AIM
Exactly repeat the line that contains "Write the JSON", then every line after it up to and including the final line.

— start of RECORDS TO PROCESS —

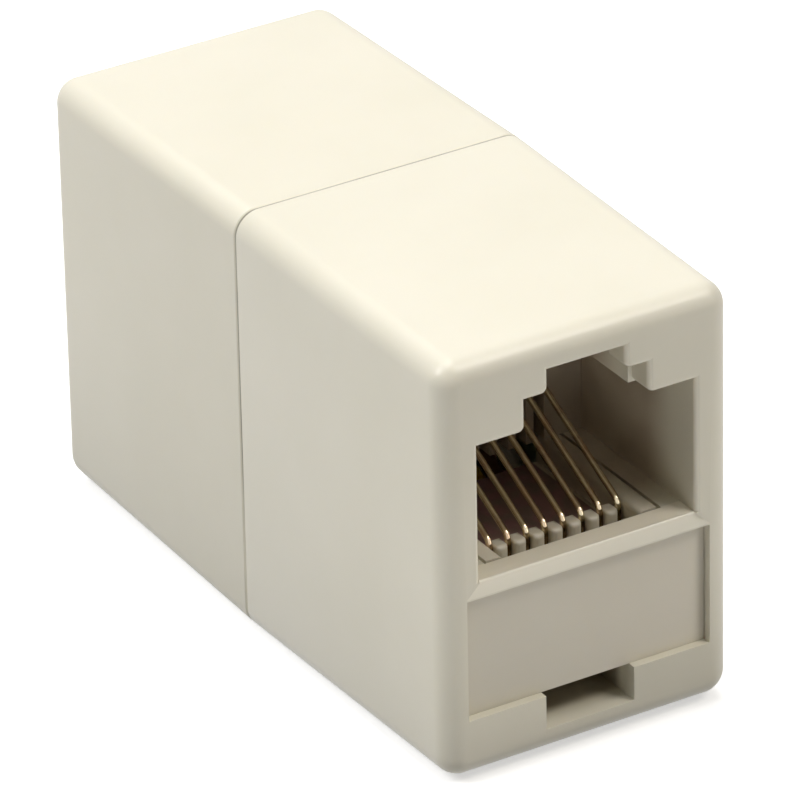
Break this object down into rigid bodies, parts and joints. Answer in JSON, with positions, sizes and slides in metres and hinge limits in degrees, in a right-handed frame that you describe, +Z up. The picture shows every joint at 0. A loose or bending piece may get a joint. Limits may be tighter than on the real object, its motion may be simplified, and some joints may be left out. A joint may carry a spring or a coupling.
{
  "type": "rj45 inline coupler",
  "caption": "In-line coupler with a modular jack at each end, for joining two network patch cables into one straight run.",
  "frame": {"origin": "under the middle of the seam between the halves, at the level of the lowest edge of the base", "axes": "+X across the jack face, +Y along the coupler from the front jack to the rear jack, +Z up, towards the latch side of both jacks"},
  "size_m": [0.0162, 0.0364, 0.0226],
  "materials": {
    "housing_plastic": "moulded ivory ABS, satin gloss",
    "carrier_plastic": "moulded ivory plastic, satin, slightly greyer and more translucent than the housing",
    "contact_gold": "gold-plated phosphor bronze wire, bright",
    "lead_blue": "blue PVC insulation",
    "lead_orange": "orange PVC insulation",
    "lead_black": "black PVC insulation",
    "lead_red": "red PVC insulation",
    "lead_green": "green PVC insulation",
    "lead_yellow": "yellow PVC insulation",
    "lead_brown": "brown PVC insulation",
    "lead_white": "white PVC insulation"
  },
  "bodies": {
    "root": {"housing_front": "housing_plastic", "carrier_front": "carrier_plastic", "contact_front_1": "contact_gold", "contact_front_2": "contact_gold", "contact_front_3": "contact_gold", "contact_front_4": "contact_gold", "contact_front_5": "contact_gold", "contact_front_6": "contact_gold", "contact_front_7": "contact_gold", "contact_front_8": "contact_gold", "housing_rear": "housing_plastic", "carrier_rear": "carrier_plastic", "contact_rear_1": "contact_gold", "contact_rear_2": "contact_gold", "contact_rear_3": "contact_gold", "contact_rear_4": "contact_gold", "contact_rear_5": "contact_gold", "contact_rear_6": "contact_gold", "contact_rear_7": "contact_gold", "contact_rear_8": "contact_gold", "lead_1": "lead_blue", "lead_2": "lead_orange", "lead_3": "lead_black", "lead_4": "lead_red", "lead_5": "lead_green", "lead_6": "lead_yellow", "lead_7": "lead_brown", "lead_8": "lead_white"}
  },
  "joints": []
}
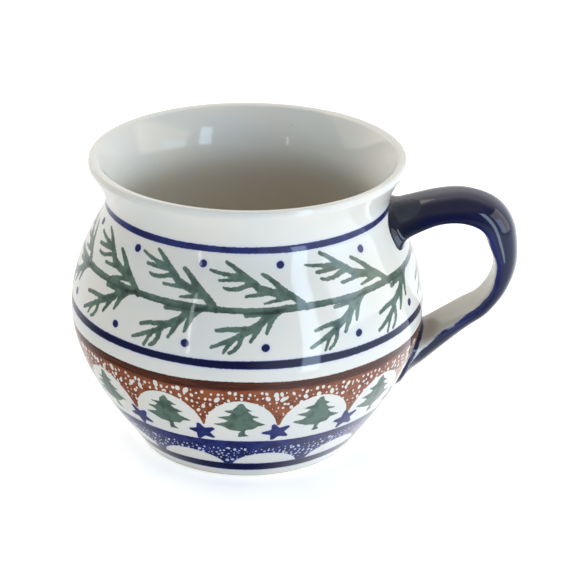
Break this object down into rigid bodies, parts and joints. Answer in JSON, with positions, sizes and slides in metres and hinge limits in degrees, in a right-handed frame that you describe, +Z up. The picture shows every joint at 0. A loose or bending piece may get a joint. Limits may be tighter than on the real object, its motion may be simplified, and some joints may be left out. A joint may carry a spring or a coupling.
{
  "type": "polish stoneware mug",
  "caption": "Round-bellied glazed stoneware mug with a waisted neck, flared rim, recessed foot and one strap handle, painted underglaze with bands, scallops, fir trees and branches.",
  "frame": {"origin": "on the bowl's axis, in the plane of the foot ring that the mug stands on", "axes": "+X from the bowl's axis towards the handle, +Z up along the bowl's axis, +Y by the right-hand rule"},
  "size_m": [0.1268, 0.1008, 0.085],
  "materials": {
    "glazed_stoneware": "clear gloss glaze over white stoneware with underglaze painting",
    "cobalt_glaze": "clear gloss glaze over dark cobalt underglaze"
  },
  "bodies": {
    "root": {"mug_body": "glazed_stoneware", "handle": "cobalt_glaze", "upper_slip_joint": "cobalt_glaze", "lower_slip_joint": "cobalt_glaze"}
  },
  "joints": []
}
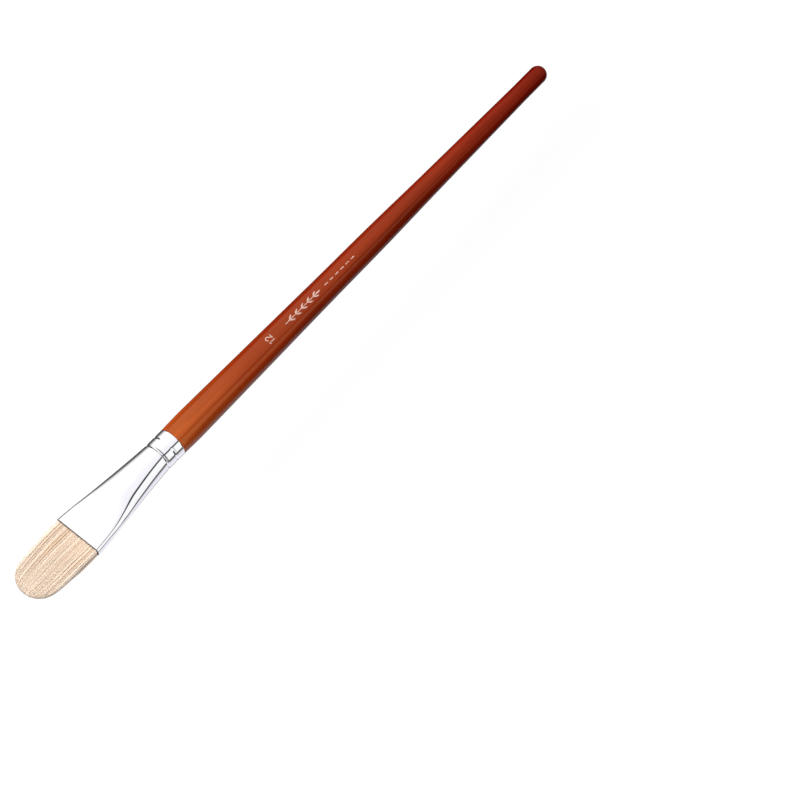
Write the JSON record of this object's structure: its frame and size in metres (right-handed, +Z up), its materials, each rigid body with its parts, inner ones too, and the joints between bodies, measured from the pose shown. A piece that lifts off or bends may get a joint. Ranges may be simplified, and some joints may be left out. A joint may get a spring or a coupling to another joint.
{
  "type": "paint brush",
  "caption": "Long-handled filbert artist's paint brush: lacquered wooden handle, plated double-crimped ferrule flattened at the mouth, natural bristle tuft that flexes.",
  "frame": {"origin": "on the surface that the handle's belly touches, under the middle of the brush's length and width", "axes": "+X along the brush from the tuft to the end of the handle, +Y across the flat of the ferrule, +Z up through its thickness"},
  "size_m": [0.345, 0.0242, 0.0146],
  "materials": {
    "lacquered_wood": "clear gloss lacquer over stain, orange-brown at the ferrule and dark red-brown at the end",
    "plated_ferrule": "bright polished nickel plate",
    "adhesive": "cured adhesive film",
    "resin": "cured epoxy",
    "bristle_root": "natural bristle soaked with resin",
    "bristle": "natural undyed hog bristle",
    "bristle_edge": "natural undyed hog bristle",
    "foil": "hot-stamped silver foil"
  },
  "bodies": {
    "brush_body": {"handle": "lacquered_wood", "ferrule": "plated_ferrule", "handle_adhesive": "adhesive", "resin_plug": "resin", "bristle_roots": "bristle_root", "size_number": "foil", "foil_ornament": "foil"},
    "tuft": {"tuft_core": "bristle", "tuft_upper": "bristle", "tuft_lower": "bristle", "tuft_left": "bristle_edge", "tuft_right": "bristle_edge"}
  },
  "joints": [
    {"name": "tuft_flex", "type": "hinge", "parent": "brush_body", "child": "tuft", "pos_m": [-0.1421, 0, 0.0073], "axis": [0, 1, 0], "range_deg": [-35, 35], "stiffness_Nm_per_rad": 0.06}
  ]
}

— end of RECORDS TO PROCESS —

THE SOLUTION
Write the JSON record of this object's structure: its frame and size in metres (right-handed, +Z up), its materials, each rigid body with its parts, inner ones too, and the joints between bodies, measured from the pose shown. A piece that lifts off or bends may get a joint. Ranges may be simplified, and some joints may be left out. A joint may get a spring or a coupling to another joint.
{
  "type": "paint brush",
  "caption": "Long-handled filbert artist's paint brush: lacquered wooden handle, plated double-crimped ferrule flattened at the mouth, natural bristle tuft that flexes.",
  "frame": {"origin": "on the surface that the handle's belly touches, under the middle of the brush's length and width", "axes": "+X along the brush from the tuft to the end of the handle, +Y across the flat of the ferrule, +Z up through its thickness"},
  "size_m": [0.345, 0.0242, 0.0146],
  "materials": {
    "lacquered_wood": "clear gloss lacquer over stain, orange-brown at the ferrule and dark red-brown at the end",
    "plated_ferrule": "bright polished nickel plate",
    "adhesive": "cured adhesive film",
    "resin": "cured epoxy",
    "bristle_root": "natural bristle soaked with resin",
    "bristle": "natural undyed hog bristle",
    "bristle_edge": "natural undyed hog bristle",
    "foil": "hot-stamped silver foil"
  },
  "bodies": {
    "brush_body": {"handle": "lacquered_wood", "ferrule": "plated_ferrule", "handle_adhesive": "adhesive", "resin_plug": "resin", "bristle_roots": "bristle_root", "size_number": "foil", "foil_ornament": "foil"},
    "tuft": {"tuft_core": "bristle", "tuft_upper": "bristle", "tuft_lower": "bristle", "tuft_left": "bristle_edge", "tuft_right": "bristle_edge"}
  },
  "joints": [
    {"name": "tuft_flex", "type": "hinge", "parent": "brush_body", "child": "tuft", "pos_m": [-0.1421, 0, 0.0073], "axis": [0, 1, 0], "range_deg": [-35, 35], "stiffness_Nm_per_rad": 0.06}
  ]
}